I’d not come this far to be denied what were probably the only real scoops in town and so, after trying unsuccessfully to find a patio which the waiter had alleged was for drinking only, we once again entered the bar and persuaded the recalcitrant waiter to allocate us a table which he did after convincing himself that we were going to order food and not just gulp down a beer before making a run for it.  With our table safe I made for the bar to ascertain what beers were available and soon found a grand total of one scoop was on tap; I’d scored the rest in the Lisbon branch the previous year which left just the seasonal beers to go at, so a glass of Natal lager (8%) it was.
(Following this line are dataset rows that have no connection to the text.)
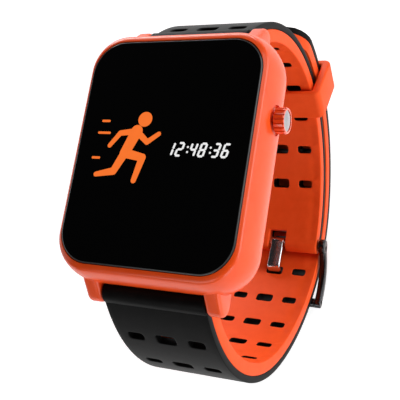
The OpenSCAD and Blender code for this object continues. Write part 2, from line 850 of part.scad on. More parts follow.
// One layer of the lower half, from t1 to t2 outside the face between the layers
module lower_layer(t1, t2) {
    difference() {
        layer(lower_route(t1), lower_route(t2));
        for (i = [-rows_back : rows_on]) {
            at = lower_at(tongue_s + i * row_pitch);
            hole_row(at[0], at[1] + t1, at[1] + t2, at[2]);
        }
        // rounded corners of the tail
        corner_a = tail_corner_r / lap_r * 180 / PI;
        at_angle([0, 0], tail_angle + corner_a) translate([0, 0, -lap_out_r - 2])
            linear_extrude(inner_t + outer_t + 4) difference() {
                translate([-strap_w, 0]) square([2 * strap_w, 2 * tail_corner_r]);
                translate([-strap_w / 2 + tail_corner_r, -1])
                    square([strap_w - 2 * tail_corner_r, 2 * tail_corner_r + 2]);
                for (x = [-1, 1]) translate([x * (strap_w / 2 - tail_corner_r), 0])
                    circle(tail_corner_r);
            }
    }
}

module lower_strap_outer() {
    color(black_col) difference() {
        union() {
            lower_layer(0, outer_t);
            rod_x(-strap_w / 2, strap_w, barrel_r, -pin_y, pin_z);
        }
        rod_x(-strap_w, 2 * strap_w, bar_r + slip, -pin_y, pin_z);
    }
}

module lower_strap_inner() {
    color(orange_col) difference() {
        lower_layer(-inner_t, 0);
        rod_x(-strap_w, 2 * strap_w, barrel_r, -pin_y, pin_z);
    }
}

// ---- buckle and keeper ----

// A bent strip in the plane of the loop, t thick, through the given points
module strip(points, t) {
    for (i = [0 : len(points) - 2]) {
        v = points[i + 1] - points[i];
        translate(points[i]) rotate(atan2(v.y, v.x)) translate([0, -t / 2]) square([norm(v), t]);
    }
    for (p = points) translate(p) circle(t / 2);
}

// Centre of the circle of radius r through two points, on the loop's side
function bow_centre(p, q, r) =
    let (m = (p + q) / 2, h = (q - p) / 2, n = [h.y, -h.x] / norm(h))
    m + sqrt(r * r - h * h) * (m * n > 0 ? -n : n);

module buckle_frame() {
    c = bow_centre(buckle_pos, crossbar_pos, arm_bow_r);
    a1 = dir_angle(crossbar_pos - c);
    a2 = dir_angle(buckle_pos - c);
    color(dark_metal_col) difference() {
        union() {
            for (x = [-1, 1]) translate([x * (arm_x + arm_t / 2), 0, 0]) {
                ring_band(c, arm_bow_r - arm_h / 2, arm_bow_r + arm_h / 2, a1, a2, arm_t);
                loop_rod(buckle_pos, ear_r, -arm_t / 2, arm_t);
                loop_rod(crossbar_pos, arm_h / 2, -arm_t / 2, arm_t);
            }
            loop_rod(crossbar_pos, crossbar_r, -arm_x - arm_t, 2 * (arm_x + arm_t));
        }
        loop_rod(buckle_pos, tip_r + slip, -strap_w, 2 * strap_w);
    }
}

module buckle_tongue() {
    arm_r = end_r - tongue_drop;
    bend_a = tongue_angle + tongue_bend;
    foot = arm_r * out_dir(bend_a);
    leg_top = tongue_point + (outer_t + tongue_rise) * out_dir(tongue_dir) - [tongue_drop, 0];
    over_bar = crossbar_pos + (crossbar_r + tongue_seat + tongue_t / 2) * out_dir(crossbar_angle);
    tip = over_bar + tongue_nose * out_dir(crossbar_angle + nose_angle);
    color(dark_metal_col) difference() {
        union() {
            along_x(-tongue_w / 2, tongue_w) translate([0, loop_z]) {
                strip([leg_top, over_bar, tip], tongue_t);
                strip([foot, leg_top], tongue_t);
            }
            ring_band([0, 0], arm_r - tongue_t / 2, arm_r + tongue_t / 2, bend_a, buckle_angle,
                      tongue_w);
            loop_rod(buckle_pos, hub_r, -tongue_w / 2, tongue_w);
        }
        loop_rod(buckle_pos, bar_r + slip, -strap_w, 2 * strap_w);
    }
}

module keeper() {
    room_in = in_r - loose;
    room_out = lap_out_r + loose;
    room_w = strap_w + 2 * loose;
    span = 2 * keeper_l / room_in * 180 / PI;
    a1 = keeper_angle + span / 2;
    a2 = keeper_angle - span / 2;
    color(orange_col) intersection() {
        difference() {
            ring_band([0, 0], room_in - keeper_in, room_out + keeper_out, a1, a2,
                      room_w + 2 * keeper_side);
            ring_band([0, 0], room_in, room_out, a1 + 1, a2 - 1, room_w);
        }
        // the ends are parallel
        at_angle([0, 0], keeper_angle) translate([-strap_w, -keeper_l / 2, -2 * mid_r])
            cube([2 * strap_w, keeper_l, 2 * mid_r]);
    }
}

case_body();
rear_cover();
rear_gasket();
rear_screws();
sensor_window();
sensor_board();
sensor_leds();
photodiode();
charge_contacts();
cover_glass();
glass_adhesive();
display_panel();
display_flex();
chassis();
main_board();
board_chips();
shield_can();
gps_antenna();
battery();
battery_pad();
battery_plug();
motor_can();
motor_rotor();
crown_tube();
crown_collar();
crown_stem();
crown_oring();
crown_cap();
crown_disc();
switch_body();
switch_plunger();
upper_bar();
upper_tip_left();
upper_tip_right();
upper_spring();
lower_bar();
lower_tip_left();
lower_tip_right();
lower_spring();
buckle_bar();
buckle_tip_left();
buckle_tip_right();
buckle_spring();
upper_strap_outer();
upper_strap_inner();
lower_strap_outer();
lower_strap_inner();
buckle_frame();
buckle_tongue();
keeper();
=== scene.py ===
"""Looks of the running watch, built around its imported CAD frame.

Lengths here are millimetres in the row frame until MM turns them into metres.
"""
import math

import bmesh
import bpy
from mathutils import Matrix, Vector


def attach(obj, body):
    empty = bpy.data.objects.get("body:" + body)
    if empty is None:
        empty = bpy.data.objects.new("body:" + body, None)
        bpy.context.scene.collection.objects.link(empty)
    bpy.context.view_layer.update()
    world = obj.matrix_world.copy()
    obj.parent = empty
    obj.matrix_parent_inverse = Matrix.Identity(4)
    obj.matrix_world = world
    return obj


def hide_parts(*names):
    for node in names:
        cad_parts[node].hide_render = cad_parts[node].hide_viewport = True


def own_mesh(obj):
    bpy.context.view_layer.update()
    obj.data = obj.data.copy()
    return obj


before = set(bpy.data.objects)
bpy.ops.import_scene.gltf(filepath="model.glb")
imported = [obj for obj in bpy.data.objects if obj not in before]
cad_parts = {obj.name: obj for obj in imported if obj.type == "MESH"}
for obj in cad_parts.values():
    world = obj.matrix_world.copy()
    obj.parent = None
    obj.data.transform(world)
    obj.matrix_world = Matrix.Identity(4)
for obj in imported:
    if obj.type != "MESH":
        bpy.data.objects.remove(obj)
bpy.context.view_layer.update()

MM = 0.001

# ---- sizes shared with part.scad ----
CASE_W, CASE_L, CASE_T, CORNER_R, SIDE_R = 36.4, 45.4, 10.8, 7.6, 11.0
SIDE_WALL, END_WALL, RIM_W, RIM_END = 3.5, 3.8, 1.7, 2.3
GLASS_T, GLASS_BEVEL, COVER_T, COVER_LEDGE = 1.1, 0.25, 1.3, 1.2
LUG_REACH, PIN_Z, LUG_T, LUG_R = 1.1, 2.6, 3.0, 2.0
STRAP_W, INNER_T, OUTER_T, LOOP_DROP, LAP_GAP = 20.0, 2.5, 1.4, 22.2, 0.9
ROW_PITCH, FIRST_ROW, COLUMN_X = 9.2, 3.8, 6.1
HOLE_W, HOLE_H, SIDE_HOLE_W, SIDE_HOLE_H = 3.9, 2.3, 3.2, 1.9
TAIL_ANGLE, BUCKLE_ANGLE, TONGUE_ANGLE, CROSSBAR_ANGLE = -87.0, 3.2, 15.3, 23.2
ARM_T, CROSSBAR_R, TONGUE_W, TONGUE_T = 1.6, 1.1, 3.2, 1.0
KEEPER_L, KEEPER_ANGLE, KEEPER_IN, KEEPER_OUT, KEEPER_SIDE = 7.4, -61.5, 1.2, 1.7, 1.9
CROWN_Y, CROWN_R, CROWN_L, CROWN_TRAVEL, CROWN_GROOVES = 7.6, 2.25, 2.0, 0.3, 18
FIT, LOOSE, BARREL_ROOM = 0.1, 0.35, 0.35
ADHESIVE_T, CAVITY_R, LUG_STEP, LUG_RISE = 0.15, 4.0, 0.35, 2.1
ARM_BOW_R, ARM_H, EAR_R, HUB_R, BARREL_R = 12.0, 1.9, 1.7, 1.35, 2.0
CROSSBAR_SEAT, TONGUE_SEAT, TONGUE_DROP, TONGUE_BEND = 0.25, 0.1, 0.35, 0.9
TONGUE_RISE, TONGUE_NOSE, NOSE_ANGLE = 0.9, 2.2, 80
ROW_MARGIN, UPPER_MARGIN, HOLE_CORNER, TAIL_R, NOTCH_ANGLE, CAP_ANGLE = 6, 14, 0.6, 6.0, 5, 1.8
SPRING_R, WIRE_R, SPRING_COILS, TIP_TRAVEL = 0.5, 0.12, 12, 1.2
BAR_SHORT, BAR_END_T, TIP_FLANGE_T, POCKET_DEPTH = 0.4, 0.4, 0.5, 0.5
FLANGE_X = (STRAP_W - BAR_SHORT) / 2 - BAR_END_T - TIP_FLANGE_T - FIT     # a tip's inner end

HALF_T = CASE_T / 2
GLASS_Z = CASE_T - GLASS_T
PIN_Y = CASE_L / 2 + LUG_REACH
LOOP_Z = -LOOP_DROP
MID_R = math.hypot(PIN_Y, PIN_Z - LOOP_Z)
IN_R = MID_R - INNER_T
OUT_R = MID_R + OUTER_T
LAP_R = OUT_R + LAP_GAP + INNER_T
LAP_OUT_R = LAP_R + OUTER_T
PIN_ANGLE = 90 + math.degrees(math.atan2(PIN_Z - LOOP_Z, PIN_Y))
END_R = (IN_R + OUT_R) / 2
END_BARREL_R = (OUT_R - IN_R) / 2


# ---- plane of the loop: 2-D vectors (y, z) from the loop's centre ----
def out_dir(a):
    """Direction of a loop angle, measured from straight down towards 6 o'clock."""
    return Vector((-math.sin(math.radians(a)), -math.cos(math.radians(a))))


def dir_angle(v):
    return math.degrees(math.atan2(-v[0], -v[1]))


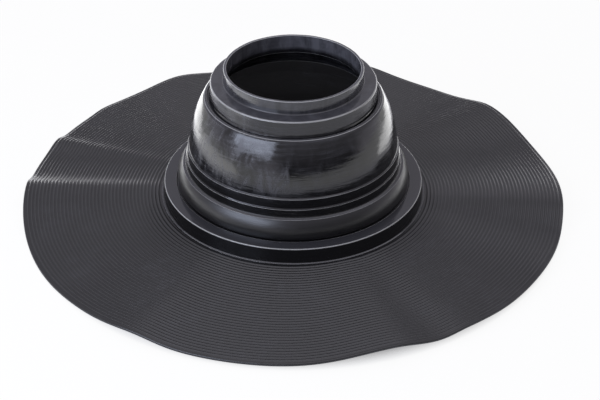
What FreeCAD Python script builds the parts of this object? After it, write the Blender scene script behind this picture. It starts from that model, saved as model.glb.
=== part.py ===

We ordered steak sandwiches from the large menu which arrived remarkably quickly (well, I suppose we were two of only ten customers) and impressed us with their tender, juicy steak and soft rustic bread.  Whilst Sue scooped bica and a white port I sipped my beer which at least had a hint of oomph behind it; thick and malty, it had a fair bit of sweetness plus that general “industrialness” which most beers from large factories have, then a decent dryish malty and toffee-accented finish which left me marginally impressed although I feel that had I been comparing it against, for example, strong Czech lagers I’d have been rather less enamoured by it’s syrupy pseudo-industrial character.

Back on the port.

My beer scooping done we decided to indulge in a spot of port lodge scooping and so, after watching the fish still writhing frenziedly by what looked suspiciously like a sewage outfall, we chose two smaller lodges and set off for Krohn, which is about as small and traditional as you get.  There’s no palatial riverfront lodge for these guys, they are situated on a narrow lane away from the river and it’s a pretty safe bet that they don’t see much of the “Port tourism” which the city is increasingly attracting; I’d say 95% of these tourists stick with the well-known brands they come to first and never get further than Ramos Pinto, and that’s if they’re feeling brave!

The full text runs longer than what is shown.